What the media calls a "currency war", whereby nations
engage in competitive currency devaluations in order to increase exports, is
really "currency suicide".
They engage in the fallacious belief that weakening one's own currency will
improve their products' competitiveness in world markets and lead to an export
driven recovery. As it intervenes to
give more of its own currency in exchange for the currency of foreign buyers, a
country expects that its export industries will benefit with increased sales,
which will stimulate the rest of the economy.
So we often read that a country is trying to "export its way to
prosperity".
Main stream economists everywhere believe that this tactic also
exports unemployment to its trading partners by showering them with cheap goods
and destroying domestic production and jobs.
Therefore, they call for their own countries to engage in reciprocal
measures. Recently Martin Wolfe in the
Financial Times of London and Paul Krugman of
the New York Times both accuse their countries' trading partners of engaging in
this "beggar-thy-neighbor" policy and recommend that England and the
US respectively enter this so-called "currency war" with full
monetary ammunition to further weaken the pound and the dollar.

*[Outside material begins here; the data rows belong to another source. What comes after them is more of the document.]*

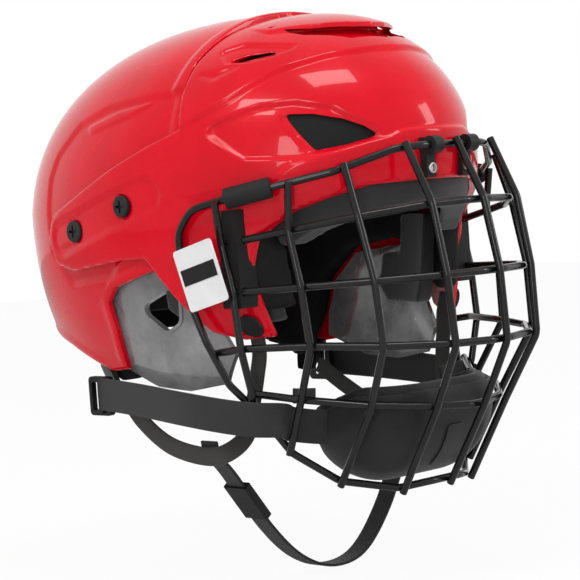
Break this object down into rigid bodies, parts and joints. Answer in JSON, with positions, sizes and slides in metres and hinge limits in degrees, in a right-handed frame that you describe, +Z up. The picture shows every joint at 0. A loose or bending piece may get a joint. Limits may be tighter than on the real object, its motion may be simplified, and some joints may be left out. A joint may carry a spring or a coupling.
{
  "type": "ice hockey helmet",
  "caption": "Two-shell ice hockey helmet with a hinged wire face cage, padded chin cup, smoke ear guards and chin straps.",
  "frame": {"origin": "middle of the head at the hat-size line, which the brow and the ears' tops lie on", "axes": "+Z up, -Y the way the face looks, +X the wearer's left"},
  "size_m": [0.2219, 0.3359, 0.3141],
  "materials": {
    "shell_red": "glossy red",
    "liner_foam": "black moulded foam",
    "comfort_pad": "charcoal comfort pad",
    "guard_smoke": "smoke-clear plastic",
    "screw_black": "black screw",
    "nut_steel": "steel",
    "clip_black": "black plastic",
    "screw_steel": "steel",
    "webbing": "black webbing",
    "snap_black": "black snap",
    "cage_wire": "gloss black coated steel wire",
    "sleeve_rubber": "black rubber",
    "bumper_foam": "black foam",
    "cup_shell": "black moulded plastic",
    "cup_foam": "black lined foam",
    "cup_mesh": "black mesh",
    "tag_white": "plain white",
    "tag_band": "plain black"
  },
  "bodies": {
    "front": {"front_shell": "shell_red", "front_liner": "liner_foam", "brow_pad": "comfort_pad", "temple_pad_right": "comfort_pad", "temple_pad_left": "comfort_pad", "ear_guard_right": "guard_smoke", "ear_guard_left": "guard_smoke", "side_screws": "screw_black", "side_t_nuts": "nut_steel", "bar_clip_right": "clip_black", "bar_clip_left": "clip_black", "clip_screws": "screw_steel", "clip_nuts": "nut_steel", "ear_strap_right": "webbing", "ear_strap_left": "webbing", "ear_strap_snap_right": "snap_black", "ear_strap_snap_left": "snap_black", "chin_strap": "webbing"},
    "rear": {"rear_shell": "shell_red", "rear_liner": "liner_foam", "crown_pad": "comfort_pad", "nape_pad": "comfort_pad", "strap_anchor_right": "clip_black", "strap_anchor_left": "clip_black"},
    "cage": {"cage_frame": "cage_wire", "cage_uprights": "cage_wire", "cage_cross_wires": "cage_wire", "corner_sleeve_right": "sleeve_rubber", "corner_sleeve_left": "sleeve_rubber", "side_bumper_right": "bumper_foam", "side_bumper_left": "bumper_foam", "harness_strap_right": "webbing", "harness_strap_left": "webbing", "harness_buckle_right": "clip_black", "harness_buckle_left": "clip_black", "chin_cup": "cup_shell", "chin_cup_liner": "cup_foam", "chin_cup_mesh": "cup_mesh", "cup_hanger_right": "webbing", "cup_hanger_left": "webbing", "tag_plate": "tag_white", "tag_band": "tag_band"},
    "slider": {"chin_strap_slider": "clip_black"}
  },
  "joints": [
    {"name": "cage_flip", "type": "hinge", "parent": "front", "child": "cage", "pos_m": [0, -0.139, 0.0225], "axis": [-1, 0, 0], "range_deg": [0, 95]},
    {"name": "size_slide", "type": "slide", "parent": "front", "child": "rear", "axis": [0, 0.9617, -0.274], "range_m": [0, 0.008]},
    {"name": "chin_slider", "type": "slide", "parent": "front", "child": "slider", "axis": [0.6075, 0, -0.7944], "range_m": [-0.006, 0.006]}
  ]
}
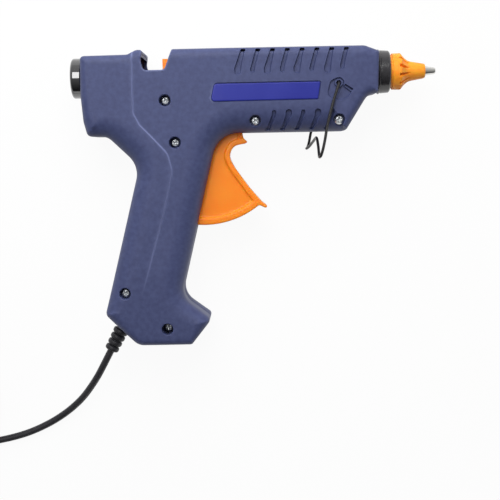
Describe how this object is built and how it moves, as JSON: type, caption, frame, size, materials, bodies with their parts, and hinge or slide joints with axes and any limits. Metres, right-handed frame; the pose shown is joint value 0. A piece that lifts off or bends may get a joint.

I am struck by the similarity of this currency war argument in
favor of monetary inflation to that of the need for reciprocal trade
agreements. This argument supposes that
trade barriers against foreign goods are a boon to a country's domestic
manufacturers at the expense of foreign manufacturers. Therefore, reciprocal trade barrier
reductions need to be negotiated, otherwise the country that refuses to lower
them will benefit. It will increase
exports to countries that do lower their trade barriers without accepting an
increase in imports that could threaten domestic industries and jobs. This fallacious mercantilist theory never
dies because there are always industries and workers who seek special favors
from government at the expense of the rest of society. Economists call this "rent
seeking".
A
transfer of wealth and a subsidy to foreigners
As I explained in Value in Devaluation?,
inflating one's currency simply transfers wealth within the country from
non-export related sectors to export related sectors and gives subsidies
to foreign purchasers.
Please note: It is impossible to make foreigners pay
against their will for the economic recovery of another nation. On the contrary, devaluing one's currency
gives a windfall to foreigners, who buy goods cheaper. Foreigners will get more of their trading
partner's money in exchange for their own currency, making previously expensive
goods a real bargain, at least until prices rise.
Over time the nation which weakens its own currency will find that
it has "imported inflation" rather than exported unemployment, the
beggar-thy-neighbor claim of Wolfe and Krugman.
At the inception of monetary debasement the export sector will be able
to purchase factors of production at existing prices, so expect its members to
favor cheapening the currency. Eventually
the increase in currency will work its way through the economy and cause prices
to rise. At that point the export sector
will be forced to raise its prices. Expect
it to call for another round of monetary intervention in foreign currency
markets to drive money to another new low against that of its trading partners.
Of course, if one country can intervene to lower its currency's
value, other countries can do the same.
So the European Central Bank wants to drive the euro's value lower
against the dollar, since the US Fed has engaged in multiple programs of
quantitative easing. The self-reliant
Swiss succumbed to the monetary debasement Kool-Aid
last summer when its sound currency was in great demand, driving its value
higher and making exports more expensive.
Lately the head of the Australian central bank hinted that the country's
mining sector needs a cheaper Aussie dollar to boost exports. Welcome to the modern version of currency
wars, AKA currency suicide.
Germany
can stop money suicide
There is one country that is speaking out against this
madness--Germany. But Germany does not
have control of its own currency. It gave
up its beloved deutschemark for the euro, supposedly a condition demanded by
the French to gain their approval for German reunification after the fall of
the Berlin Wall. German concerns over
the consequences of inflation are well justified. Germany's great hyperinflation in the early
1920's destroyed the middle class and is seen as a major contributor to the
rise of fascism.
As a sovereign country Germany has every right to leave the
European Monetary Union and reinstate the deutschemark. I would prefer that it go one step further
and tie the new DM to its very substantial gold reserves. Should it do so, the monetary world would
change very rapidly for the better.
Other EMU countries would likely adopt the deutschemark as legal tender,
rather than reinstating their own currencies, thus increasing the DM's appeal
as a reserve currency.
As demand for the deutschemark increased, demand for the dollar
and the euro as reserve currencies would decrease. The US Fed and the ECB would be forced to
abandon their inflationist policies in order to prevent massive repatriation of
the dollar and the euro, which would cause unacceptable price increases.
In other words, a sound deutschemark would start a cascade of
virtuous actions by all currency producers.
This Golden Opportunity
should not be squandered. It may be the
only non-coercive means to prevent the total collapse of the world's major
currencies through competitive debasements called a currency war, but which is
better and more accurately named currency suicide.